Endoscopic Retrograde Cholangio-Pancreatography (ERCP) enables the physician to diagnose problems in the liver, gallbladder, bile ducts, and pancreas.

    ERCP may be used to discover the reason for jaundice, upper abdominal pain, and unexplained weight loss. ERCP combines the use of x-rays and an endoscope, which is a long, flexible, lighted tube. Through it, the physician can see the inside of the stomach, duodenum, and ducts in the biliary tree and pancreas.

    The Procedure During the procedure the patient will lie on their left side on an examining table in an x-ray room. Medication to help numb the back of the throat as well as a sedative will be administered to help the patient relax during the exam.

    1.You will swallow the endoscope. 2.The physician will guide the endoscope through your esophagus, stomach, and duodenum until it reaches the area where the ducts of the bilary tree and pancreas open into the duodenum. 3.You will be turned to lie flat on your stomach and the physician will pass a small plastic tube through the endoscope to inject a dye into the ducts. 4.A radiographer will begin taking x-rays as soon as the dye is injected.

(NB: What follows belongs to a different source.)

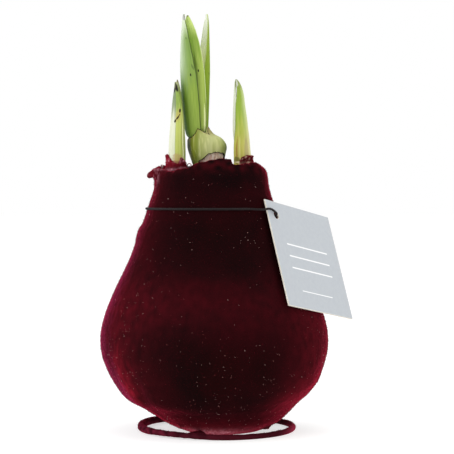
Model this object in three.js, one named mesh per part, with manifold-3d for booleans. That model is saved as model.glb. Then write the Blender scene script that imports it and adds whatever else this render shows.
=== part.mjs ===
// An amaryllis bulb dipped in wax and flocked with dark red velvet. It stands on a wire ring whose
// spike is pushed into its base, sends up three shoots, and wears a card tag on an elastic cord.
// Millimetres, +Z up, front towards -Y. The origin is on the flat base, under the bulb's axis.
import * as THREE from "three";
import { mergeVertices } from "three/addons/utils/BufferGeometryUtils.js";
import Module from "manifold-3d";

const wasm = await Module();
wasm.setup();

// ---------------------------------------------------------------- driving dimensions

const gap = 0.3; // left between pieces that touch

// The bulb's outline as [distance from the axis, height], up its left and its right side.
const bulb = {
  left: [
    [11, 0], [18.4, 3.6], [24.2, 7], [30.6, 10.3], [36.8, 15], [41.8, 22.2], [44.8, 30], [45.4, 38],
    [43.6, 47], [39.4, 57.5], [34.4, 67.5], [31.2, 77], [28.2, 84.5], [25.6, 92], [24, 98], [24, 101],
  ],
  right: [
    [18, 0], [22, 1.6], [26, 4.2], [31.6, 9], [37.4, 14.8], [42.2, 21.4], [44.9, 30], [45.5, 38],
    [43.7, 47], [39.8, 57.5], [35, 67.5], [30, 77], [26.2, 84.5], [23.8, 92], [22.3, 98], [21.8, 101],
  ],
  around: 60,
  rows: 32,
};

const rim = {
  // Height of the cut lip, as [degrees, height], once round.
  top: [
    [-20, 104.6], [0, 103.9], [25, 105.6], [60, 106.3], [100, 105.7], [140, 106.2], [175, 105.3],
    [200, 104.2], [214, 103.6], [228, 104.1], [241, 105], [257, 107.2], [270, 108], [282, 108.4],
    [290, 106.6], [305, 106.2], [328, 106.4], [340, 104.6], [360, 103.9],
  ],
  lip: [[0.1, 3.5], [0.5, 1.6], [1.4, 0.4], [2.4, 0], [3.4, 0.7], [4.2, 2.1]], // [inset, drop]
  floor: 101.6, // the crater inside the lip
};

const cord = { height: 88.6, radius: 0.5, knot: 62 }; // the knot's place, in degrees round the neck

// A square card. Its hole hangs on the cord, and it lies against the bulb's right shoulder.
const tag = {
  side: 44.6,
  thickness: 0.6,
  holeRadius: 1.6,
  holeInset: [5.7, 5.9], // from the upper left corner, across and down
  corner: [19.6, -15.9, 92.4],
  turn: 56.2, // degrees about the upright
  lean: -22.1, // degrees back from the upright
  roll: 10.9, // degrees clockwise in its own plane
};

// The ring lies on the table, but springs up a little at the front left, where the spoke leaves it.
// Wax has gathered on its left. Sections once round: [degrees, height of the middle, radius].
const stand = {
  ringRadius: 30.3,
  ringMiddle: [1.2, 0],
  sections: [
    [-50, 1, 1.05], [0, 1.05, 1.15], [60, 1.05, 1.15], [110, 1.1, 1.15], [150, 1.65, 1.5],
    [180, 1.5, 1.55], [205, 1.5, 1.4], [225, 1.75, 1.15], [248, 1.75, 1.05], [270, 1.2, 1.05],
    [310, 1, 1.05], [360, 1.05, 1.15],
  ],
  spokeAt: 248, // degrees
  spoke: { radius: 1.05, height: 1.3, bend: 3.5 },
  spike: [6, 3.5, 22],
};

// Sections of the cut bud sheath: [height, leftmost x, rightmost x, half depth].
const sheath = {
  sections: [
    [97, -7, 3.2, 4.9], [104, -7.9, 3.8, 5.2], [107, -8.8, 4.1, 5.5], [110, -9.8, 4.5, 5.9],
    [113, -10.6, 5.1, 6.2], [115, -10.7, 4.1, 6.1], [117, -10.65, 2.1, 5.8], [118.5, -10.65, 0, 5.5],
    [120, -10.65, -0.9, 5.4], [122, -10.6, -1.2, 5.4],
  ],
  y: 0.5,
  // The torn upper edge, as [degrees, height], once round.
  edge: [
    [0, 118.2], [45, 118.6], [90, 119.2], [135, 117], [180, 116.1], [225, 117.1], [248, 118.7],
    [262, 120.6], [282, 119.5], [305, 118.1], [321, 121.2], [338, 119.7], [360, 118.2],
  ],
  wall: 0.7,
  pocketFloor: 111.5,
  // The lower edge where the skin is torn away from the pale stub, as [x, height].
  tear: [
    [-6.4, 107.6], [-4.3, 109.1], [-2.8, 109.8], [-1.1, 110.4], [0.9, 110.9], [2.8, 110.5],
    [3.8, 109.8], [4.4, 109], [7, 108],
  ],
  stubInset: 0.7,
};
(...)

If the exam shows a gallstone or narrowing of the ducts, the physician can insert instruments into the endoscope to remove or work around the obstruction Also, tissue samples (biopsy) may be taken if further testing is deemed necessary. This procedure takes 30 minutes to 2 hours.

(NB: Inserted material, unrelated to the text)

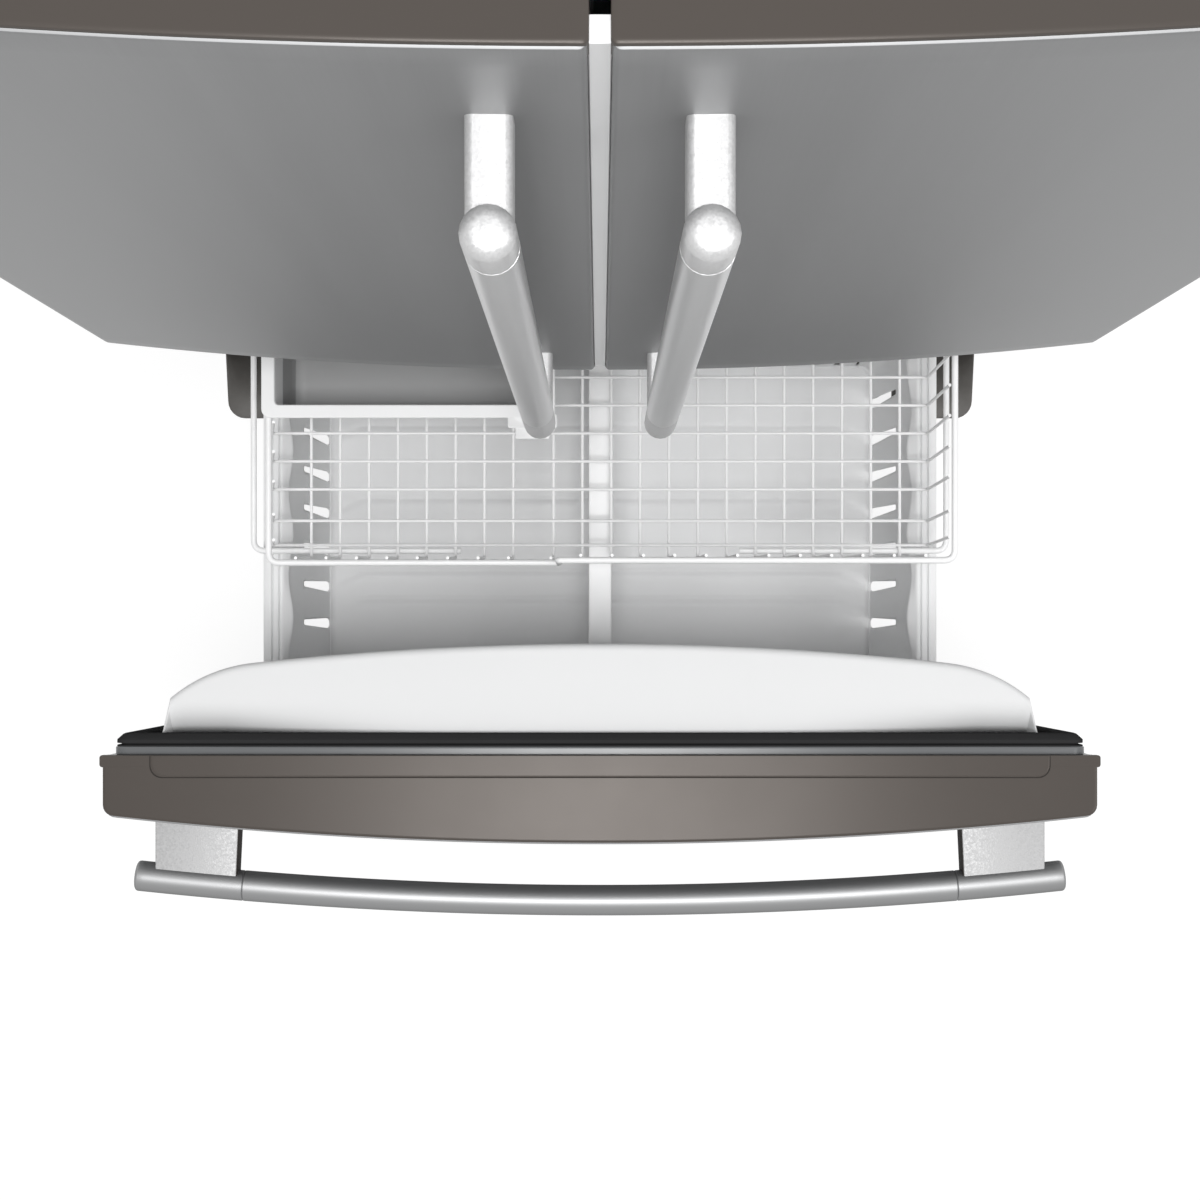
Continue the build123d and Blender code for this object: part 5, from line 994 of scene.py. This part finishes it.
# The bin's floor: a plate with the wall's plan that has four cross grooves with a low ridge beside each.
# At both ends they bend towards the foot of a slot.
GROOVES = ((-159.2, 17.3), (-245.0, 17.3), (-330.3, 17.8), (-362.6, 28.4))
GROOVE_DEPTH, GROOVE_WIDTH = 1.3, 2.4
RIDGE_HEIGHT, RIDGE_AWAY, RIDGE_WIDTH = 0.8, 7.0, 5.0
PLATE_OVER = 0.6
u, v = np.meshgrid(np.linspace(-1, 1, 90), np.linspace(-1, 1, 170), indexing="ij")
plate_y = v * (FLOOR_HALF_Y + FOOT_OUT + PLATE_OVER)
over = np.clip(np.abs(plate_y) - (FLOOR_HALF_Y + FOOT_OUT - FLOOR_CORNER), 0, FLOOR_CORNER)
plate_x = u * (FLOOR_HALF_X + FOOT_OUT + PLATE_OVER - FLOOR_CORNER + np.sqrt(FLOOR_CORNER**2 - over**2))
plate_y = plate_y + BIN_MIDDLE
near_end = np.clip((np.abs(plate_x) - 280.0) / 35.0, 0, 1)
relief = np.zeros_like(plate_x)
for place, drop in GROOVES:
    beside = plate_y - (place - drop * near_end)
    relief -= GROOVE_DEPTH * np.exp(-((beside / GROOVE_WIDTH) ** 2)) * (1 - 0.5 * near_end)
    relief += RIDGE_HEIGHT * np.exp(-(((beside + RIDGE_AWAY) / RIDGE_WIDTH) ** 2))
fade = np.clip((318.0 - np.abs(plate_x)) / 10.0, 0, 1)
floor_plate = grid(at(plate_x, plate_y, FLOOR_LEVEL + relief * fade))
bin_white = plastic("bin_plastic", (0.88, 0.883, 0.886), 0.45, grain=500.0, mottle=0.05, shine=0.25)
build("slotted_bin", [walls, floor_plate], bin_white, "freezer_drawer", ["lower_bin"],
      wall=BIN_WALL, crease=50)

# Divider: a hollow white wall that hangs across the bin from its front and back edges and slides sideways.
# Its blade narrows downward, and its head is a flat bar with rounded edges that reaches over both edges.
low, high = span("bin_divider")
half_x, half_y, middle_y = (high[0] - low[0]) / 2, (high[1] - low[1]) / 2, (low[1] + high[1]) / 2
rows = [(0.8, 27.0, low[2]), (0.8, 25.5, low[2] + 2), (0.4, 18.5, high[2] - 46), (0.0, 16.0, high[2] - 4)]
head_profile = ((0.0, 3.4), (0.0, 1.2), (0.4, 0.3), (1.3, 0.0), (3.0, 0.0))
rows += [(inset, inset, high[2] - drop) for inset, drop in head_profile]
divider = solid([lay(rounded(half_x - dx, half_y - dy, 2.5) + (0, middle_y), z) for dx, dy, z in rows])
# The divider's white is a lighter copy of the white plastic: painted light that makes up for the shade
# falling on it.
divider_painted_light_white = plastic("divider_painted_light_plastic", (0.95, 0.952, 0.955), 0.4, grain=700.0, depth=0.03, mottle=0.03)
build("divider_wall", [divider], divider_painted_light_white, "divider", ["bin_divider"])

# Upper basket: welded white-coated wire on two bent runner rods, with a low left rim and a high right rim.
# Each wire is a run along the floor that bends up both walls; every bend is a quarter of a small circle.
wire_white = plastic("white_wire", (0.97, 0.971, 0.973), 0.35, grain=1500.0, depth=0.02, mottle=0.03)
WIRE, ROD = 1.6, 3.2
WIRE_BEND, RIM_CORNER, RUNNER_BEND, STEP_BEND = 6.0, 11.0, 12.0, 3.0
NET_X, NET_Z = 346.0, 379.3
NET_FRONT, RIM_FRONT, BACK_Y = -324.5, -333.7, 73.9
LOW_RIM, HIGH_RIM = 497.0, 560.0
LOW_RIM_X, HIGH_RIM_X = -332.0, 345.0
STEP_X = -39.2
RUNNER_X, RUNNER_Z, RUNNER_FRONT, RUNNER_INNER = 367.0, 374.5, -316.5, 147.5
TIP = ROD + WIRE


def bent(points, radius, steps=5):
    """A line through the points with rounded corners: each becomes a curve that touches both its runs."""
    points = np.asarray(points, float)
    line = [points[:1]]
    t = np.linspace(0, 1, steps + 1)[:, None]
    for before, corner, after in zip(points[:-2], points[1:-1], points[2:]):
        a = corner + (before - corner) / np.linalg.norm(before - corner) * radius
        b = corner + (after - corner) / np.linalg.norm(after - corner) * radius
        line.append((1 - t) ** 2 * a + 2 * t * (1 - t) * corner + t**2 * b)
    return np.concatenate(line + [points[-1:]])


def wire(corners, across):
    """One thin wire of the net, bent up at both ends."""
    return bar(bent(corners, WIRE_BEND), WIRE, across, 8)


def flat_rod(corners, radius):
    """A thick rod that is bent only to the sides."""
    return bar(bent(corners, radius, 8), ROD, (0.0, 0.0, 1.0), 14)


wires = []
for x in [-305.2 + 30.5 * i for i in range(8)] + [-49.2 + 30.5 * i for i in range(13)]:
    top = (LOW_RIM if x < STEP_X - 6 else HIGH_RIM) - 1
    profile = ((RIM_FRONT + TIP, top), (NET_FRONT, NET_Z), (BACK_Y - 3, NET_Z), (BACK_Y - TIP, top))
    wires.append(wire([(x, y, z) for y, z in profile], (1.0, 0.0, 0.0)))
for y in [-310.9, -285.2] + [-252.0 + 29.6 * i for i in range(11)]:
    z = NET_Z + 2 * WIRE
    profile = ((LOW_RIM_X + TIP, LOW_RIM - 1), (-NET_X, z), (NET_X, z), (HIGH_RIM_X - TIP, HIGH_RIM - 1))
    wires.append(wire([(x, y, z) for x, z in profile], (0.0, 1.0, 0.0)))
build("basket_wires", wires, wire_white, "upper_basket", ["upper_basket"])
rods = []
for start_x, far_x, z in ((STEP_X, HIGH_RIM_X, HIGH_RIM), (STEP_X - 2, LOW_RIM_X, LOW_RIM)):
    half_rim = [(start_x, RIM_FRONT, z), (far_x, RIM_FRONT, z), (far_x, BACK_Y, z), (start_x, BACK_Y, z)]
    rods.append(flat_rod(half_rim, RIM_CORNER))
for y in (RIM_FRONT, BACK_Y):
    step = ((4, HIGH_RIM), (-1.5, HIGH_RIM), (-1.5, LOW_RIM), (-8, LOW_RIM))
    line = bent([(STEP_X + off, y, z) for off, z in step], STEP_BEND)
    rods.append(bar(line, ROD, (0.0, 1.0, 0.0), 14))
runner_back = span("upper_basket")[1][1] - 1.0
for side in (-1, 1):
    plan = ((RUNNER_X, runner_back), (RUNNER_X, RUNNER_FRONT), (RUNNER_INNER, RUNNER_FRONT))
    rods.append(flat_rod([(side * x, y, RUNNER_Z) for x, y in plan], RUNNER_BEND))
build("basket_rods", rods, wire_white, "upper_basket", ["upper_basket"])

# Ice bin: a tub of grey plastic with a broad flat white rim that hooks over the low side of the basket.
# A stepped pull tab stands out at its front.
low, high = span("ice_bin")
ICE_EDGE, ICE_WALL = 11.0, 2.2
ICE_INNER = ICE_EDGE + ICE_WALL
ICE_CORNER = {"corner": 9.0, "sharpen": 0.35, "least": 2.5}
TAB_REACH, TAB_MIDDLE, TAB_UNDER, TAB_CORNER = 32.0, -67.5, 4.0, 2.0
ice_top = high[2]
ice_low = np.array([low[0], low[1] + TAB_REACH - ICE_EDGE])
ice_high = np.array([-45.0, high[1]])
ice_half, ice_middle = (ice_high - ice_low) / 2, (ice_high + ice_low) / 2
# The rim itself is white plastic. Its white also runs 42 mm down the tub's inner wall, and that part is
# painted light, making the upper inner wall lighter where more light falls.
rim_and_painted_light_profile = (
    (ICE_INNER + 2.1, 42.0), (ICE_INNER + 1.0, 42.0), (ICE_INNER + 0.3, 5.0), (ICE_EDGE - 0.6, 5.0),
    (ICE_EDGE - 1, 3.3), (0.5, 3.3), (0.0, 2.7), (0.0, 0.7), (0.6, 0.0), (ICE_EDGE + 1.4, 0.0),
    (ICE_INNER, 0.9),
)
rim_rows = [(inset, ice_top - drop) for inset, drop in rim_and_painted_light_profile]
ice_rim_and_painted_light = [grid(rings(ice_half, ice_middle, rim_rows, **ICE_CORNER), wrap_u=True, wrap_v=True)]
for half_x, front, drop in ((24.5, low[1] + 11.0, 0.0), (17.0, low[1] + 0.2, 1.0)):
    back = ice_low[1] + TAB_UNDER
    tab_rows = edged(ice_top - 3.3 - drop, ice_top - 0.1 - drop, ((0.6, 0.0), (0.0, 0.6)))
    tab_half, tab_middle = (half_x, (back - front) / 2), (TAB_MIDDLE, (back + front) / 2)
    ice_rim_and_painted_light.append(solid(rings(tab_half, tab_middle, tab_rows, TAB_CORNER)))
build("ice_rim_and_painted_light", ice_rim_and_painted_light, white_plastic, "ice_bin", ["ice_bin"])
tub_rows = [(ICE_EDGE + 7, low[2]), (ICE_EDGE + 4, low[2] + 1), (ICE_EDGE + 2.5, low[2] + 4)]
tub_rows += [(ICE_EDGE + 0.4, ice_top - 4.0), (ICE_INNER + 0.2, ice_top - 4.0)]
tub_rows += [(ICE_INNER + 1.4, low[2] + 20), (ICE_INNER + 2.2, low[2] + 10), (ICE_INNER + 4.5, low[2] + 4.5)]
tub_rows += [(ICE_INNER + 9, low[2] + ICE_WALL), (ICE_INNER + 16, low[2] + ICE_WALL)]
ice_grey = plastic("ice_tub_plastic", (0.38, 0.382, 0.384), 0.4, grain=700.0, depth=0.03, mottle=0.06)
ice_tub = solid(rings(ice_half, ice_middle, tub_rows, **ICE_CORNER))
build("ice_tub", [ice_tub], ice_grey, "ice_bin", ["ice_bin"])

    Preparing For Your Appointment Your stomach and duodenum must be completely empty for the procedure to be accurate and safe. You will not be able to eat or drink anything after midnight the night before the procedure, or for 6 to 8 hours beforehand, depending on the time of your procedure. Also, the physician will need to know whether you have any allergies, especially to iodine, which is in the dye. You also must arrange for someone to take you home as you will not be allowed to drive due to the sedatives necessary for the procedure.

    After Your Appointment ERCP is done as an outpatient procedure. After the exam is finished you will After the procedure, you will need to stay for another 2-3 hours of recovery or until the sedative wears off. The physician will make sure you do not have signs of complications before you leave. Although unlikely, occasionally patients require an overnight hospital stay before discharge. If any kind of treatment is done during the ERCP, such as removing a gallstone, an overnight stay is possible.

    Risks Possible complications of ERCP include pancreatitis (inflammation of the pancreas), infection, bleeding, and perforation of the duodenum. However, such problems are uncommon. You may have tenderness or a lump where the sedative was injected, but that should go away in a few days or weeks.